Q: Should  I  warm  my  horse's  water  when  it's  cold  outside?


Water is the most important nutrient a horse needs, and that is often overlooked, particularly in winter. Winter colic can be due to an impaction of dry digesta (partially digested food) within the gastrointestinal tract, which may be caused by dehydration from decreased water intake.

Research has found that horses prefer water when it is 10°C, but as long as it is warmed above freezing, a little colder water shouldn't deter drinking.

The biggest factor in water temperature will likely be your facilities and management. A heated water bucket is sufficient inside, and these are economical and efficient. Using buckets also provides a way for you to monitor your horse's water intake daily (vs using automatic waterers). They do, however, require more work to fill daily, and this can be an arduous task in the winter!

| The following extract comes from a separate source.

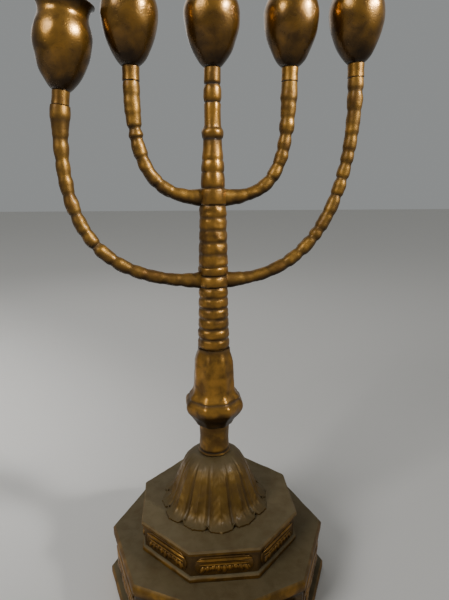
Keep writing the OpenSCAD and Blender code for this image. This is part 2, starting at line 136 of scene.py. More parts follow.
class MenorahCups(bpy.types.PropertyGroup):
    """Sizes of the candle cups"""
    height: length_prop("Height", "Foot to lip", 49 * MM)
    belly_d: length_prop("Belly", "Diameter at the belly", 34.8 * MM)
    belly_z: length_prop("Belly height", "Height of the belly over the foot", 28.6 * MM)
    neck_d: length_prop("Neck", "Diameter at the neck", 29 * MM)
    neck_z: length_prop("Neck height", "Height of the neck over the foot", 41.8 * MM)
    lip_d: length_prop("Lip", "Diameter at the flared lip", 36 * MM)
    socket_d: length_prop("Socket", "Diameter of the candle socket", 23.5 * MM)


class MenorahColours(bpy.types.PropertyGroup):
    """Colours of the brass"""
    gilt: colour_prop("Gilt", "Rubbed brass on the high places", "AA7930")
    olive: colour_prop("Olive", "Thin olive patina over the brass", "7C5E28")
    umber: colour_prop("Umber", "Brown patina", "573714")
    # The soot colour is the near-black of dirt in recesses and of the painted shade in recesses and on
    # undersides; it also blackens the cups' insides
    soot_and_shade: colour_prop("Soot", "Near-black dirt in the recesses", "170F07")
    # Pale dust on the base's upward faces, which also paints the light's pale reflection on them
    dusty_sheen: colour_prop("Dusty", "Pale worn lacquer on the base", "655A3F")
    steel: colour_prop("Steel", "Plain zinc-plated steel", "8E9092")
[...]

Thirst is regulated by sodium in the blood (the Na of the NaCl/sodium chloride of salt), so you want to make sure your horse is getting plenty of salt. This can be given loose (about two tablespoons added to the feed), or fed via a salt block or commercially manufactured feeds with salt already added. Feeding another tablespoon per day in the winter to help stimulate drinking shouldn't hurt (provided your horse does have access to unfrozen water and has healthy kidneys). You can also add water to his feed, mixing it with your commercial feed or some hay cubes - as long as it doesn't freeze (a second heated bucket can help here).

Snow and ice are not suitable for horses to sustain their water requirements even when a horse is kept outside in the winter. 

A heated water hose helps facilitate refilling troughs, and while a heated water trough (>$300) or high quality water heater (>$100) may be expensive, they can save on labour and vet bills in the long run. 

A heated water trough or submergible water heater is well-worth the investment during the winter months.